» What is required
Give every line below again, exactly.

» Recorded information
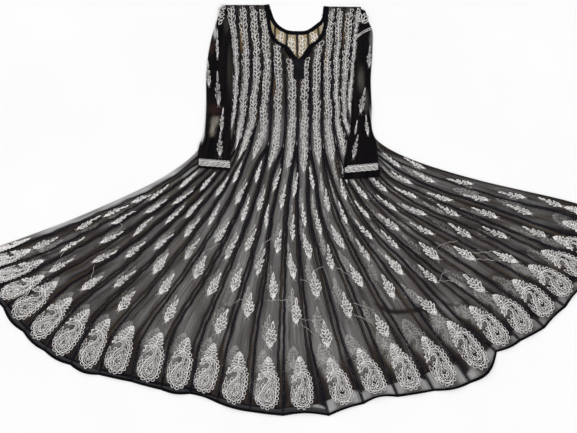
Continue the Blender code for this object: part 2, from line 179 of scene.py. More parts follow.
# The photograph's frame, laid on the layout grid
PHOTO_WIDTH, PHOTO_HEIGHT = 577, 433
CAMERA_HEIGHT = 4.0
CAMERA_REACH = 20
SENSOR_WIDTH = 36.0

# Skirt seams from the left side edge to the right one, and how much shorter the back is there
Seam = namedtuple("Seam", "start hip thigh knee calf hem back_short")
SKIRT = (
    Seam((207, 121), (198, 150), (158, 180), (94, 210), (44, 230), (-14, 251), 3),
    Seam((207, 121), (200, 154), (160, 185), (100, 213), (44, 236), (-16, 259), 3),
    Seam((225, 135), (205, 157), (165, 186), (119, 215), (46, 252), (-15, 273), 3),
    Seam((225, 135), (209, 160), (175, 186), (122, 223), (60, 258), (-8, 290), 3),
    Seam((235, 130), (226, 150), (180, 193), (111, 243), (52, 278), (3, 308), 4),
    Seam((235, 130), (228, 155), (185, 200), (120, 253), (62, 291), (23, 332), 4),
    Seam((244, 130), (230, 160), (193, 203), (125, 268), (75, 309), (44, 351), 4),
    Seam((244, 130), (230, 168), (200, 208), (150, 264), (98, 316), (70, 365), 4),
    Seam((257, 122), (237, 168), (209, 215), (155, 285), (112, 336), (99, 375), 4),
    Seam((257, 122), (245, 163), (225, 210), (190, 268), (143, 336), (131, 382), 4),
    Seam((269, 141), (256, 168), (240, 210), (208, 275), (173, 335), (161, 390), 4),
    Seam((269, 141), (264, 170), (250, 217), (225, 281), (201, 340), (190, 394), 4),
    Seam((284, 143), (274, 172), (263, 218), (247, 280), (229, 340), (217, 403), 5),
    Seam((284, 143), (281, 172), (272, 220), (266, 275), (256, 340), (250, 412), 5),
    Seam((297, 140), (292, 175), (287, 220), (285, 280), (284, 340), (283, 416), 6),
    Seam((297, 140), (298, 175), (298, 220), (303, 285), (312, 350), (329, 416), 12),
    Seam((310, 145), (309, 175), (311, 220), (327, 285), (344, 345), (364, 404), 17),
    Seam((310, 145), (316, 178), (323, 220), (346, 275), (371, 335), (398, 397), 14),
    Seam((323, 142), (327, 175), (340, 220), (370, 280), (405, 340), (434, 391), 17),
    Seam((323, 142), (332, 178), (351, 220), (395, 280), (436, 335), (471, 383), 25),
    Seam((335, 135), (343, 177), (366, 222), (412, 270), (460, 320), (497, 352), 12),
    Seam((335, 135), (347, 178), (379, 222), (425, 262), (486, 308), (521, 341), 12),
    Seam((344, 130), (361, 180), (390, 212), (440, 248), (509, 295), (545, 328), 16),
    Seam((344, 130), (368, 180), (400, 207), (458, 240), (526, 279), (566, 307), 13),
    Seam((352, 130), (378, 174), (415, 203), (475, 230), (547, 267), (586, 284), 12),
    Seam((352, 130), (386, 174), (425, 195), (480, 218), (556, 249), (602, 262), 10),
    Seam((360, 135), (392, 166), (432, 187), (490, 207), (560, 232), (609, 243), 8),
    Seam((360, 135), (396, 160), (440, 178), (495, 196), (562, 213), (611, 226), 6),
    Seam((371, 122), (378, 141), (413, 160), (478, 180), (564, 200), (605, 213), 4),
)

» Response
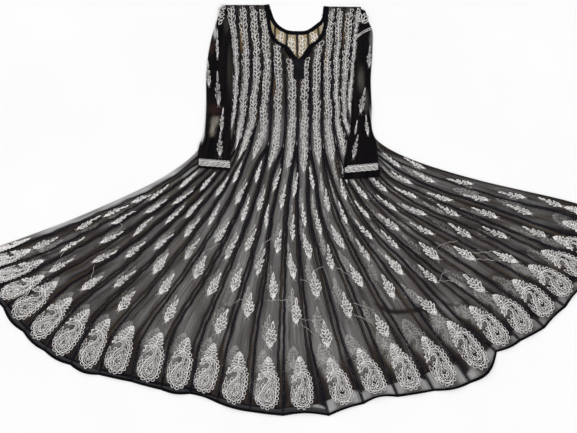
Continue the Blender code for this object: part 2, from line 179 of scene.py. More parts follow.
# The photograph's frame, laid on the layout grid
PHOTO_WIDTH, PHOTO_HEIGHT = 577, 433
CAMERA_HEIGHT = 4.0
CAMERA_REACH = 20
SENSOR_WIDTH = 36.0

# Skirt seams from the left side edge to the right one, and how much shorter the back is there
Seam = namedtuple("Seam", "start hip thigh knee calf hem back_short")
SKIRT = (
    Seam((207, 121), (198, 150), (158, 180), (94, 210), (44, 230), (-14, 251), 3),
    Seam((207, 121), (200, 154), (160, 185), (100, 213), (44, 236), (-16, 259), 3),
    Seam((225, 135), (205, 157), (165, 186), (119, 215), (46, 252), (-15, 273), 3),
    Seam((225, 135), (209, 160), (175, 186), (122, 223), (60, 258), (-8, 290), 3),
    Seam((235, 130), (226, 150), (180, 193), (111, 243), (52, 278), (3, 308), 4),
    Seam((235, 130), (228, 155), (185, 200), (120, 253), (62, 291), (23, 332), 4),
    Seam((244, 130), (230, 160), (193, 203), (125, 268), (75, 309), (44, 351), 4),
    Seam((244, 130), (230, 168), (200, 208), (150, 264), (98, 316), (70, 365), 4),
    Seam((257, 122), (237, 168), (209, 215), (155, 285), (112, 336), (99, 375), 4),
    Seam((257, 122), (245, 163), (225, 210), (190, 268), (143, 336), (131, 382), 4),
    Seam((269, 141), (256, 168), (240, 210), (208, 275), (173, 335), (161, 390), 4),
    Seam((269, 141), (264, 170), (250, 217), (225, 281), (201, 340), (190, 394), 4),
    Seam((284, 143), (274, 172), (263, 218), (247, 280), (229, 340), (217, 403), 5),
    Seam((284, 143), (281, 172), (272, 220), (266, 275), (256, 340), (250, 412), 5),
    Seam((297, 140), (292, 175), (287, 220), (285, 280), (284, 340), (283, 416), 6),
    Seam((297, 140), (298, 175), (298, 220), (303, 285), (312, 350), (329, 416), 12),
    Seam((310, 145), (309, 175), (311, 220), (327, 285), (344, 345), (364, 404), 17),
    Seam((310, 145), (316, 178), (323, 220), (346, 275), (371, 335), (398, 397), 14),
    Seam((323, 142), (327, 175), (340, 220), (370, 280), (405, 340), (434, 391), 17),
    Seam((323, 142), (332, 178), (351, 220), (395, 280), (436, 335), (471, 383), 25),
    Seam((335, 135), (343, 177), (366, 222), (412, 270), (460, 320), (497, 352), 12),
    Seam((335, 135), (347, 178), (379, 222), (425, 262), (486, 308), (521, 341), 12),
    Seam((344, 130), (361, 180), (390, 212), (440, 248), (509, 295), (545, 328), 16),
    Seam((344, 130), (368, 180), (400, 207), (458, 240), (526, 279), (566, 307), 13),
    Seam((352, 130), (378, 174), (415, 203), (475, 230), (547, 267), (586, 284), 12),
    Seam((352, 130), (386, 174), (425, 195), (480, 218), (556, 249), (602, 262), 10),
    Seam((360, 135), (392, 166), (432, 187), (490, 207), (560, 232), (609, 243), 8),
    Seam((360, 135), (396, 160), (440, 178), (495, 196), (562, 213), (611, 226), 6),
    Seam((371, 122), (378, 141), (413, 160), (478, 180), (564, 200), (605, 213), 4),
)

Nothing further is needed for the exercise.